The strategy is to frame Taiwan not as a democratic outpost that must be defended, but as a trade competitor that has hollowed out American tech. If Xi can convince Trump that Taiwan is an economic liability rather than a strategic asset, the geopolitical architecture of the Pacific could shift overnight.
The Semiconductor Shadow War
Behind the talk of sovereignty and history lies the cold reality of silicon. Taiwan’s TSMC produces the vast majority of the world’s advanced chips. China is currently years behind in the lithography race due to U.S.-led export controls. Xi’s secondary goal is to loosen the restrictions on high-end AI chips and chip-making equipment.
He will likely frame this as a "fair competition" issue, suggesting that if Trump wants China to buy more American Boeings and gas, the U.S. must stop strangling China’s tech sector. It is a high-wire act. Trump’s inner circle is populated by China hawks who view technology as the primary battlefield of the 21st century.

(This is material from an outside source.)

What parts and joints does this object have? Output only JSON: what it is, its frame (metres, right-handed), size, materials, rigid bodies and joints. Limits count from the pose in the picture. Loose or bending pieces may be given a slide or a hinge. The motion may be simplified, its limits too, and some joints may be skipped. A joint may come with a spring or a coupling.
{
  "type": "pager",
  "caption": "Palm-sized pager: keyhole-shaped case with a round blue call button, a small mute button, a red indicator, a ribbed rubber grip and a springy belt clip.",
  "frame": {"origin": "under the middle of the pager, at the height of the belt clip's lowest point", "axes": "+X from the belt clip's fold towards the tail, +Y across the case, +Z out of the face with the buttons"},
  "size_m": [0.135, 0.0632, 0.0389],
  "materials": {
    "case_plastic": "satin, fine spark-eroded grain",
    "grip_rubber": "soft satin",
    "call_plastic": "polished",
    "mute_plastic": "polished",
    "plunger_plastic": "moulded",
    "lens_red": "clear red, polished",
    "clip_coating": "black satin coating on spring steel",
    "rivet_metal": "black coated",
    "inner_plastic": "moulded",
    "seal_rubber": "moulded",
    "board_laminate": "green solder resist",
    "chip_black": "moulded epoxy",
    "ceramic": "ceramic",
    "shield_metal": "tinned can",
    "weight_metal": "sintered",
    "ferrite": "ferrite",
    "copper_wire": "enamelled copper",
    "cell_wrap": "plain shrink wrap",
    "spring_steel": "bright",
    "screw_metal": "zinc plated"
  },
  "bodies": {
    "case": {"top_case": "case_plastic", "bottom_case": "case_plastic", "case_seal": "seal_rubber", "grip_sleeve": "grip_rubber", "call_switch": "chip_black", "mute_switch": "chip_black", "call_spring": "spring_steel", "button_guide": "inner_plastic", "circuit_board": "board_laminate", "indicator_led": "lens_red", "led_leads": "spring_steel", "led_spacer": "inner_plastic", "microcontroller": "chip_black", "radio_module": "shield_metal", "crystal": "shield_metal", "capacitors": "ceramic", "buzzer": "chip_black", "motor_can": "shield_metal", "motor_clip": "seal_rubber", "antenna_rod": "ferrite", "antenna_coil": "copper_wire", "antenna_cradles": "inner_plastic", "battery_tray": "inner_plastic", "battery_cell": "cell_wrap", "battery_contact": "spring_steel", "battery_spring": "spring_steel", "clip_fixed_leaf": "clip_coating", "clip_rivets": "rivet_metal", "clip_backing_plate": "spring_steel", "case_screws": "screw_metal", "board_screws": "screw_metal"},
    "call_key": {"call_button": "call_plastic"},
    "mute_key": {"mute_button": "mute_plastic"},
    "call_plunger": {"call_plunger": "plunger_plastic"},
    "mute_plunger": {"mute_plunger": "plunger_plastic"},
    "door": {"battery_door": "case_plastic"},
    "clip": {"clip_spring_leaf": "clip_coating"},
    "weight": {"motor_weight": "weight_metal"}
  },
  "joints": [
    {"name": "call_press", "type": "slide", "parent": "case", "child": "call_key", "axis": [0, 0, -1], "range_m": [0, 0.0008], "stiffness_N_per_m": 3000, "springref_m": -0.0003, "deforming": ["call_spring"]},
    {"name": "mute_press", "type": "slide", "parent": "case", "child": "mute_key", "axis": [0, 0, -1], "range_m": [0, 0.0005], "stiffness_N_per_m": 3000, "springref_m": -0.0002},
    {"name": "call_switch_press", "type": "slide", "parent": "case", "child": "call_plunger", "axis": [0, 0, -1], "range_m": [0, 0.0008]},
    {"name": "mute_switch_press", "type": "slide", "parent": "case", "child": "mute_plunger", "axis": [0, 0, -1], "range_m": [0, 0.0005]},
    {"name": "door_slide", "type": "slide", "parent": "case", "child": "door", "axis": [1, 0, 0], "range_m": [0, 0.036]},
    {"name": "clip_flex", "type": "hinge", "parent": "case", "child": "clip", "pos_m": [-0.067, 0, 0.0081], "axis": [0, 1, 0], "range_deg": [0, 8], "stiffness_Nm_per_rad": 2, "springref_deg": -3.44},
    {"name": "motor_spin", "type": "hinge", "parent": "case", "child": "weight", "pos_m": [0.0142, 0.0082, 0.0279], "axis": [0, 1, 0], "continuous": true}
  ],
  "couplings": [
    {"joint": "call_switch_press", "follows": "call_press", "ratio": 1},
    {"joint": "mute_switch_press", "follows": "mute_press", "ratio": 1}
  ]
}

They see any concession on chips as a surrender of American primacy.
Internal Pressures and the Mandate of Heaven
To understand Xi’s urgency, one must look at the internal mechanics of the CCP. The social contract in China has long been built on the promise of rising prosperity in exchange for political compliance. That contract is fraying. With the deflationary spiral taking hold, Xi cannot afford a prolonged trade war that causes mass factory closures in the coastal provinces.

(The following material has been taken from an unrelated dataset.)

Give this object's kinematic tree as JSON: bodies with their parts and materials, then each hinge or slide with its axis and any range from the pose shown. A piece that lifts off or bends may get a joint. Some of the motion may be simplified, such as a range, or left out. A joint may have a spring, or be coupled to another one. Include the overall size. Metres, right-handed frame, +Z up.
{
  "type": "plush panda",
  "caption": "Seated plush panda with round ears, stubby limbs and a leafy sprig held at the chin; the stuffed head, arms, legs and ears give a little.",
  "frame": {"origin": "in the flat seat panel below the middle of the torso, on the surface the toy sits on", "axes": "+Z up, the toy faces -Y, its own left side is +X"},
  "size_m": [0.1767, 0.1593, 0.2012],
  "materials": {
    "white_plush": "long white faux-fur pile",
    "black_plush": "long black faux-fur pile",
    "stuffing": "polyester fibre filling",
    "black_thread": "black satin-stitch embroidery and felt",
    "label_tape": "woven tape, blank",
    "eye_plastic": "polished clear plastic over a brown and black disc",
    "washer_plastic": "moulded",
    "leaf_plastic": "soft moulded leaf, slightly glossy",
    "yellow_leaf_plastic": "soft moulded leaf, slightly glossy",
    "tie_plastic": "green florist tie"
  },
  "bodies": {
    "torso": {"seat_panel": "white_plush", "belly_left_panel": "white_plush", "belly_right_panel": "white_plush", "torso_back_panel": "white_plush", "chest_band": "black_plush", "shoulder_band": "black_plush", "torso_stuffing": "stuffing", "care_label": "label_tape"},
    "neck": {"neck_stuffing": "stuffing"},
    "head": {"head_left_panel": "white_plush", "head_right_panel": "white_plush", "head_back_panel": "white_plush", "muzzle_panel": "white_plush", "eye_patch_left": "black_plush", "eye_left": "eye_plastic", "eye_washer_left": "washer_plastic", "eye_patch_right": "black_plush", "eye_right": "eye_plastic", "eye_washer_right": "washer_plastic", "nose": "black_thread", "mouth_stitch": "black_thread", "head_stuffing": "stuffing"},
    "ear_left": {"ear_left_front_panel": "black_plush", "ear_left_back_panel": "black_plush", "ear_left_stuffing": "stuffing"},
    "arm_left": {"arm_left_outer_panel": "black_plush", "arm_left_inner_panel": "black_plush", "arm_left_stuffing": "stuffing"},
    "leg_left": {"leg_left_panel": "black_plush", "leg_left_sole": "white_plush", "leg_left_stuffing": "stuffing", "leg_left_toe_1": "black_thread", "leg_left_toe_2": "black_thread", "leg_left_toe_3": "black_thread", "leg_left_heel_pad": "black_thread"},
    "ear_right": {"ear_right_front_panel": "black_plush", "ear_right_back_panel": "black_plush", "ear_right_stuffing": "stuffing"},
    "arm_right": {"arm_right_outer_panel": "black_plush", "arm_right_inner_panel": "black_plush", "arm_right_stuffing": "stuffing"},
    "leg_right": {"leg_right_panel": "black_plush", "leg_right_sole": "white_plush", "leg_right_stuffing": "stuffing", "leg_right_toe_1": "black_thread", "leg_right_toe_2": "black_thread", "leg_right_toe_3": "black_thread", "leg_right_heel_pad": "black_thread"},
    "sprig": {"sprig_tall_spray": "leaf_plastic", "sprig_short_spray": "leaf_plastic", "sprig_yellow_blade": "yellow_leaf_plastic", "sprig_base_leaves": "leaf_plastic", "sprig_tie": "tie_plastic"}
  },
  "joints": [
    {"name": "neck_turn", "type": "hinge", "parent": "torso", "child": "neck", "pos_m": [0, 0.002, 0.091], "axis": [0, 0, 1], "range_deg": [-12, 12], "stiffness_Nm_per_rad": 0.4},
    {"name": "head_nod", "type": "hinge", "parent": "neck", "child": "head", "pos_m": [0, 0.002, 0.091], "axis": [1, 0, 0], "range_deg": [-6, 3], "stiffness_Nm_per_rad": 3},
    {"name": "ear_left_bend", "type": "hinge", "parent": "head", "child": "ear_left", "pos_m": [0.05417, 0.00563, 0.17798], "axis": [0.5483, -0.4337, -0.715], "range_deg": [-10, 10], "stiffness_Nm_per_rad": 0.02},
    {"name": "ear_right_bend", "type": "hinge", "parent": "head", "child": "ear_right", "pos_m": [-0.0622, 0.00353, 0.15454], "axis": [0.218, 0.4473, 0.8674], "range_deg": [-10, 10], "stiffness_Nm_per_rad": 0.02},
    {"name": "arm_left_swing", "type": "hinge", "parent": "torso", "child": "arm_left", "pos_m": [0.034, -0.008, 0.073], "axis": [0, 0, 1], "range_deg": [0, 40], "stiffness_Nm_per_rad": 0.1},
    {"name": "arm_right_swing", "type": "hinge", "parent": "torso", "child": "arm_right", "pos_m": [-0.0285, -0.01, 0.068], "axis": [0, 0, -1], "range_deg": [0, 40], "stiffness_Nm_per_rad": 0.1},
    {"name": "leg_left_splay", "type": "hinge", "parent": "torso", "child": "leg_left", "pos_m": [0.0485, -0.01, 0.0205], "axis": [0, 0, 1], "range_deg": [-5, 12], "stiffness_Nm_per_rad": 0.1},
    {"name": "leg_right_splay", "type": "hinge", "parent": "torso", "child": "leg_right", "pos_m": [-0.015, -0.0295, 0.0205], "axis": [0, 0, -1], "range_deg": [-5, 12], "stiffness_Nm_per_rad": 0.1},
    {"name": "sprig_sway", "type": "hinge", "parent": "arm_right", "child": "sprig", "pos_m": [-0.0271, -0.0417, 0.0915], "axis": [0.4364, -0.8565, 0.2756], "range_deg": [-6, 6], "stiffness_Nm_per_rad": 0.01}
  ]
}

Trump, conversely, operates on the logic of the "Art of the Deal." He views every interaction as a zero-sum game. In his view, China has been "winning" for decades, and the current economic weakness in Beijing is his maximum point of leverage. He isn't looking for a stable relationship; he is looking for a win that he can sell to his voters as the ultimate correction of a historical mistake.
The Currency Weapon
One factor often overlooked is the value of the Yuan. If Trump follows through with massive tariffs, Beijing’s most effective counter-measure is a controlled devaluation of its currency. This makes Chinese exports cheaper, offsetting the cost of the tariffs. But this is a double-edged sword. A weaker Yuan triggers capital flight, as wealthy Chinese citizens scramble to move their money into Dollars or Gold.

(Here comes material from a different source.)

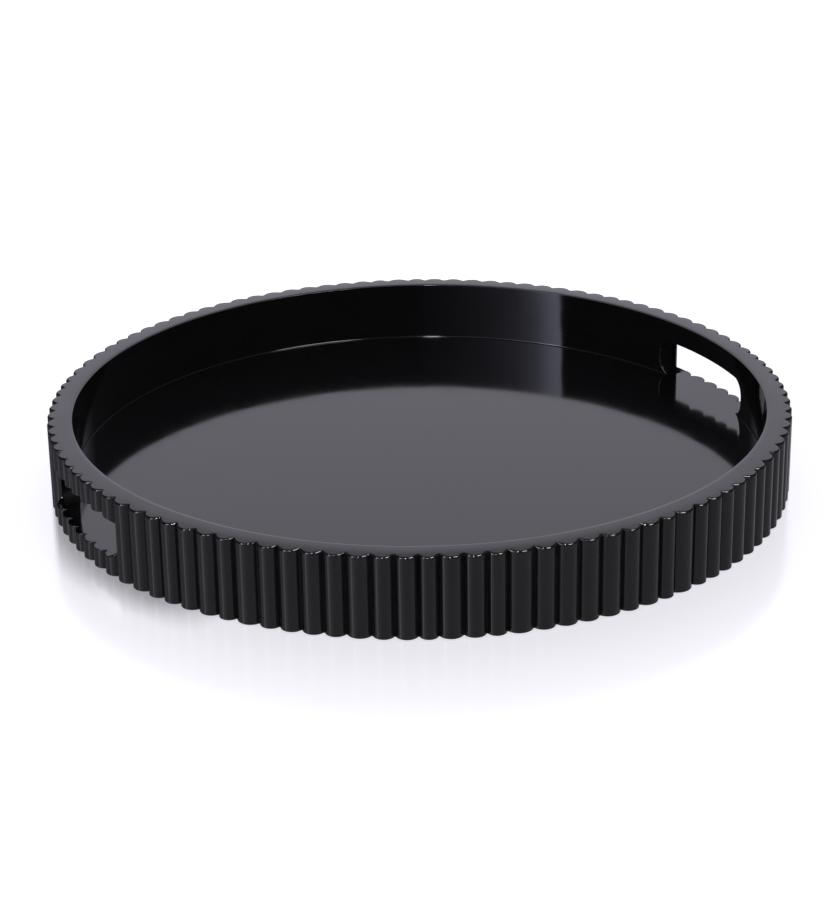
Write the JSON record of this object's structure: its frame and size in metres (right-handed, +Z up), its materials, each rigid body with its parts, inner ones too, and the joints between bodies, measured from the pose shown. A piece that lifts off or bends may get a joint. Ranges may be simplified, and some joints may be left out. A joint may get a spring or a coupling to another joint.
{
  "type": "serving tray",
  "caption": "Round serving tray in gloss black lacquer, with a reeded wall and a hand hole cut through each side.",
  "frame": {"origin": "on the tray's vertical axis, at the plane of the felt pads it stands on", "axes": "+Z up out of the tray's floor; the two hand holes are on +X (right) and -X (left), cut through along X; -Y is the front"},
  "size_m": [0.4572, 0.4572, 0.0505],
  "materials": {
    "lacquered_board": "gloss black lacquer on board",
    "lacquered_hoop": "gloss black lacquer on bentwood",
    "lacquered_reeds": "gloss black lacquer on half-round strips",
    "felt": "thin black wool felt"
  },
  "bodies": {
    "root": {"base_board": "lacquered_board", "hoop_inner_right": "lacquered_hoop", "hoop_inner_left": "lacquered_hoop", "hoop_outer_right": "lacquered_hoop", "hoop_outer_left": "lacquered_hoop", "reeds_front": "lacquered_reeds", "reeds_back": "lacquered_reeds", "reeds_right_upper": "lacquered_reeds", "reeds_right_lower": "lacquered_reeds", "reeds_left_upper": "lacquered_reeds", "reeds_left_lower": "lacquered_reeds", "felt_pads": "felt"}
  },
  "joints": []
}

Xi will likely use the threat of currency instability as a warning. A crashing Yuan would destabilize global markets, something Trump—who often measures his success by the performance of the S&P 500—would prefer to avoid. This is the "financial nuclear option" that hangs over the dinner table.
The Illusion of Personal Chemistry
Much will be made of the "friendship" between the two leaders. They will exchange compliments and participate in carefully choreographed photo ops. But this is theater. Xi is a Marxist-Leninist ideologue who views the decline of the West as a historical inevitability. Trump is a populist nationalist who views China as the primary antagonist in his "America First" narrative.
The summit is unlikely to produce a grand bargain that solves the structural contradictions between the two superpowers. Instead, it will be an exercise in boundary-setting. Xi needs to know exactly how far he can push before the 60% tariffs become a reality. Trump needs to know how much Xi is willing to pay to keep the American market open.
The Regional Ripple Effect
As these two giants negotiate, the rest of Asia is holding its breath. Japan, South Korea, and Vietnam have all built their economies on the assumption that they can sell to the U.S. while manufacturing components in China. A total fracture between Washington and Beijing would force these nations to choose sides, a scenario that none of them want.
Xi will attempt to use this regional anxiety to his advantage, portraying the U.S. as an erratic partner while China remains a "stable" alternative. It is a hard sell given China’s own aggressive maneuvers in the South China Sea, but in the world of realpolitik, perceived stability often outweighs ideological alignment.
The outcome of this meeting won't be found in the joint communique issued to the press. It will be found in the subsequent months of Treasury Department rulings and Commerce Department entity lists. If the tariffs are delayed, Xi has won a reprieve. If the arms sales to Taiwan continue unabated, Trump has signaled that his price for "the deal" is higher than Beijing can afford to pay.
The era of engagement is over. What remains is a cold calculation of costs. Xi Jinping is betting that Donald Trump’s desire for a booming stock market and "great deals" will outweigh the long-term strategic goal of hobbling China. It is a gamble that assumes Trump the businessman will always override Trump the hawk. Given the current state of the Chinese economy, it is a gamble Xi has no choice but to take.
The strategy for the West remains fragmented. While Washington focuses on high-tech containment, the underlying reality is that the global economy is still deeply intertwined with Chinese labor and infrastructure. Breaking that bond without causing a global depression is the needle Trump is trying to thread, while Xi is trying to ensure the thread is made in China.
Prepare for a cycle of "agreement in principle" followed by immediate disputes over implementation. This is the new normal of the Pacific relationship—a permanent state of high-tension negotiation where the cost of failure is a global economic winter. Xi is playing for time. Trump is playing for the history books.
The immediate takeaway for global markets is a period of extreme volatility. Every tweet, every leaked memo, and every "source familiar with the matter" will swing prices. But the fundamental trend is clear: the floor of the relationship is being lowered. What used to be unthinkable—a total cessation of trade in key sectors—is now the baseline for negotiation.
The Mar-a-Lago summit isn't the beginning of a new peace; it is the formalization of a controlled conflict. Xi is not there to make a friend; he is there to manage a threat. Trump is not there to build a partnership; he is there to collect a debt. When the plates are cleared, the world will likely be just as dangerous as it was when they sat down, only with a clearer understanding of the price of the next move.